Robin Linus (46:07.273) Especially in the case of a two-way peg. In a two-way peg, the ideas we have been talking about, usually you have some kind of liquidity providers who are the ones who are doing the big amounts of pegs, like pegging in 10 BTC or something to the sidechain or so. That would be one entity and maybe a federation of 50 people or so who get slashed or something.

bad happens or so, something along these lines. So only a very small minority of the users would actually have to run the BitVM and most users would not care about it.

Stephan (46:43.184) Gotcha, so maybe that would be sort of analogous to Lightning today with Lightning service providers or Arc in the future potentially with Arc service providers. These are meant to be highly proficient users and well capitalized with good hardware. So maybe it’s not a big deal for them to have high requirements, as long as the end user can still do what he needs to do without necessarily having an amazing computer and high capital and all these things.

Robin Linus (46:48.535) Yeah.

Robin Linus (47:10.23) Yeah.

Stephan (47:12.525) Yeah, okay.

Super Testnet (47:12.99) Your phone just has to prove that somebody else proved that some contract was executed incorrectly. Proof-ception.

Stephan (47:23.956) Yeah, so I guess it’s sort of difficult to explain the practical use of this today for the end user. But I guess as I’m trying to summarize it back into what is practical for the end user today, potentially in the future, this allows a two-way peg out to a side chain, or potentially there may be some way to enable covenants in Bitcoin today without a soft fork. But I guess it’s sort of a more research and more effort is required.

Robin Linus (47:53.889) The end goal is definitely to scale, or like for me personally, the end goal is to scale Bitcoin to like a million transactions per second. That is what I’m about in general. But to make like just a couple of examples of things that people can relate to more easily is like, for example, you could play chess on a BitVM or poker or Go or stuff like that.
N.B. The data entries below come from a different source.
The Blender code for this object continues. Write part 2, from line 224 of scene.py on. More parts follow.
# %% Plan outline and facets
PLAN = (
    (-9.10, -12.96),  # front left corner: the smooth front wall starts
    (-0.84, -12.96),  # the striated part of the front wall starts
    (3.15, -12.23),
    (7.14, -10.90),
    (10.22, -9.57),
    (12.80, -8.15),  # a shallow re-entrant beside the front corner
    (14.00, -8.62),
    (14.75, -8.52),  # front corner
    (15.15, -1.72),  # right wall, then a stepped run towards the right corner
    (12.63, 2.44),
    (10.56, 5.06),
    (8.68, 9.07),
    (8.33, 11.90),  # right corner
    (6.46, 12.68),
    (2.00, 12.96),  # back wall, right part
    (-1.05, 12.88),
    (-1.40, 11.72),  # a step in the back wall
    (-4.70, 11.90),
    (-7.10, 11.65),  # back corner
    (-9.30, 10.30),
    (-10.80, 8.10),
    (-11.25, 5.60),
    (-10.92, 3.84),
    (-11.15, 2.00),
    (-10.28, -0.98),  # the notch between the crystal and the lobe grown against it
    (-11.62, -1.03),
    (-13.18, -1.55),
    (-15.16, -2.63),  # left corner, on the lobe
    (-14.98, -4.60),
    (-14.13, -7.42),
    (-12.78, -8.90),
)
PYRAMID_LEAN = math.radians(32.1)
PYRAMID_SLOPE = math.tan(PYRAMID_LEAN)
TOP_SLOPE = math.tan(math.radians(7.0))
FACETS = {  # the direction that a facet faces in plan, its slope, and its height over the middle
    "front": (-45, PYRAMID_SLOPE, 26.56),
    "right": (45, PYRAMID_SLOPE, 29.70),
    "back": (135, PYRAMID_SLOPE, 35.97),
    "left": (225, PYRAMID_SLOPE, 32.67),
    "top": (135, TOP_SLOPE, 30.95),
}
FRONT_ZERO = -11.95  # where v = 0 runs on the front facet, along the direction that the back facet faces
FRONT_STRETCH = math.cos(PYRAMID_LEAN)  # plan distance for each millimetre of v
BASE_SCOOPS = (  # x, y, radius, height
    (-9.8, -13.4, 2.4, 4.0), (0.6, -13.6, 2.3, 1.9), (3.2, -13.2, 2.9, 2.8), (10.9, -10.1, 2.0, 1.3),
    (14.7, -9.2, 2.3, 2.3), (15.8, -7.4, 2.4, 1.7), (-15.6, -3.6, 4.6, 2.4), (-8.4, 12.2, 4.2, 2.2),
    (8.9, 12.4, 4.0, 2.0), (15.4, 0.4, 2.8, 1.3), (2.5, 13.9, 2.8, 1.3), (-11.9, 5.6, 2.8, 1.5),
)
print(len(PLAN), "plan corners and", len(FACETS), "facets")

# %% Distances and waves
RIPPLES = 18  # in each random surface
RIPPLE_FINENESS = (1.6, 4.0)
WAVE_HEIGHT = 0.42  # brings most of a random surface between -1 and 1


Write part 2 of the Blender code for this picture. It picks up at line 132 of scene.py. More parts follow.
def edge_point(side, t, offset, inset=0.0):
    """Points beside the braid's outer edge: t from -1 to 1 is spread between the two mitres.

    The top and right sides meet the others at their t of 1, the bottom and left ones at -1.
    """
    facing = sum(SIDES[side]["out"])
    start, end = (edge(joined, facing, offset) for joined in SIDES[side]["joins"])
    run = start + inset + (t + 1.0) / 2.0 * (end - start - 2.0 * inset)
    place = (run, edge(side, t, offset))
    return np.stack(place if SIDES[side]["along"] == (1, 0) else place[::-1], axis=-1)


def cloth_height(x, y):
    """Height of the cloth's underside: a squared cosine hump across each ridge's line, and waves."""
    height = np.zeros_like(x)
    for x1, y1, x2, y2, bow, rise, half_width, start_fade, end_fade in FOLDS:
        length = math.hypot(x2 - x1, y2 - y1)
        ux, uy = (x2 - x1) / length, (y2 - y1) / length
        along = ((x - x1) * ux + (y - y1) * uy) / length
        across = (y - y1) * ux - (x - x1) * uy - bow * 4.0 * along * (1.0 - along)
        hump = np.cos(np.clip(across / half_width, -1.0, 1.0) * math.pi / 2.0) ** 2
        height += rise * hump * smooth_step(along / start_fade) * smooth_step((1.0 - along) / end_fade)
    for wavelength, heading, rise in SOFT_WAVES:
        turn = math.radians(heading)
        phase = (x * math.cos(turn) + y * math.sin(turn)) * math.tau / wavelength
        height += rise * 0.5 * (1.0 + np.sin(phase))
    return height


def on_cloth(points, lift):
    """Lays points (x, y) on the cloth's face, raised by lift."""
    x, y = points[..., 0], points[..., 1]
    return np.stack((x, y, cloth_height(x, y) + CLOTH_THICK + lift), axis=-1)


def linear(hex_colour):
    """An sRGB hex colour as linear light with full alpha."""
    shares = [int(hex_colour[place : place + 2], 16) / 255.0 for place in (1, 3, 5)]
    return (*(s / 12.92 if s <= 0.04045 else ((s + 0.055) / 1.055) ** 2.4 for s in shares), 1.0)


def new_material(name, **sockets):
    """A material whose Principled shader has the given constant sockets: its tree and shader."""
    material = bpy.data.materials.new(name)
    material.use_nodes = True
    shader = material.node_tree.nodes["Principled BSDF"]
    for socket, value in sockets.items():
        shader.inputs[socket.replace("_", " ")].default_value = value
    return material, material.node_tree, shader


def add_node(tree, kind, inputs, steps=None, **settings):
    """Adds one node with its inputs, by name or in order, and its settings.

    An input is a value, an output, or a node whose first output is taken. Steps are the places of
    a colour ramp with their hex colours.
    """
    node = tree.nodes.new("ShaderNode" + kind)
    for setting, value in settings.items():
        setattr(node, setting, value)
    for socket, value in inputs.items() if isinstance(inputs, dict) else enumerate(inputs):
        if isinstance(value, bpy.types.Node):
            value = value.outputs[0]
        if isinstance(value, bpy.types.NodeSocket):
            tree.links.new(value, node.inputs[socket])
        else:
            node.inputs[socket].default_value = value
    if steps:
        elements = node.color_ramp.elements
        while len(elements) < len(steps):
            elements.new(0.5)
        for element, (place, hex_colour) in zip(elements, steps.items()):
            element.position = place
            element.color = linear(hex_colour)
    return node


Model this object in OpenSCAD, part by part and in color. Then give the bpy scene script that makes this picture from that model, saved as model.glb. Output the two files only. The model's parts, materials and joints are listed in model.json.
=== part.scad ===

That is something that’s maybe more easy to grasp.

Stephan (48:21.948) Okay, but I guess for a lot of people they’re just gonna say, well, I don’t really care about playing chess on Bitcoin. Like I’d go to chess.com or, you know, Lee Chess or something to play chess, right?

Robin Linus (48:31.389) Yeah, I’m just making these examples to show like, what would be possible to compute on Bitcoin now. Like, the point I want to make is like, you can have very complex round based computation, off-chain on Bitcoin, and it can be basically as complex as you want. That’s why I mentioned it.

Super Testnet (48:51.338) Someone pointed out the other day that high stakes poker can’t be done online right now because you don’t trust the poker websites with $200 million. But you might trust Bitcoin with that amount of money. And so if we could build a poker game in BitVM, that might be useful for some people. They might be like, oh, now I can gamble $200 million on whether I get a pair of aces. Some people might want to do that. Not me. Hopefully not anyone reasonable.

Stephan (48:51.704) Yeah, I see.

Stephan (49:23.136) Yeah, possible, I guess. I think maybe there’s other concerns with that too, that, uh, you know, nowadays people are worried about bots, um, and like high level poker bots being able to beat all, but the most advanced poker player, human poker players and things like that. Um, but, uh, yeah.

Robin Linus (49:30.66) Yeah.

Robin Linus (49:37.917) Or just collaboration. Like in online poker, the main problem is that you can never know if all the other people on the table are collaborating against you, right?

Stephan (49:47.864) Right, right, yeah, that’s another one where obviously there have been scandals in the poker world before in relation to that kind of thing. Okay, so I’m just trying to think about how to best summarize this. So…

Let me try to, okay, I’m gonna try to summarize this. Obviously, it’s quite technical, but you tell me if I’m getting something wrong here. So the idea is you are creating this prover and verifier dynamic and a challenge response dynamic, and you’re using the fact that Taproot allows you to have these massive, massive tap trees of transactions that allows people to sort of pre-compute things in advance.

and allow them to compute and then disprove if somebody’s doing something wrong. The aim being to enable more scalability or potentially more covenants in Bitcoin. Is that sort of a high level way to think about this?

Robin Linus (50:52.201) Yes. The only thing I would add is that we also get privacy. If we have a two-way pack, we also get privacy, basically, not just scalability, but also privacy.

Super Testnet (50:53.113) Some of that sounded right.

Stephan (51:07.316) Yep, and Supertestnet, anything to add on that?

Super Testnet (51:09.839) I would say it, BitVM potentially gives us a lot of scripting superpowers that have been really hard to do in Bitcoin before. And right now they’re still hard, but we have a path now to making them easier. And so that’s really cool. But what we can do with it in the future, we might be able to do covenants, we might be able to do side chains. And those are the two things that I’m currently gunning for.

Hopefully, or in games as well would be a third one. But hopefully people will think of stuff that we haven’t thought of. And they’ll just be like, you know what, if we have a computer running on Bitcoin now, let’s put this on it. Maybe we’ll run, I don’t know, Doom on the blockchain. Or I mean, not on the blockchain, off the blockchain, you should say. But we’ll see, we’ll see what people come up with.

Stephan (51:56.26) Great. Well, bitvm.org is the link. I’ll put all the links in the show notes over at stephanlivera.com. Any closing thoughts from you guys, Robin and Supertestnet.

Robin Linus (52:06.933) Sure, if you want to fund the development, look at the Bitcoin address in the paper.

Stephan (52:13.892) And SuperTestnet, anything else you want to mention?

Super Testnet (52:17.634) Let’s go.

Stephan (52:20.495) Alright, let’s go. Thank you for joining me guys.

Robin Linus (52:20.822) Let’s go.

Thanks a lot for having us.

Super Testnet (52:24.334) Thank you, Stephan.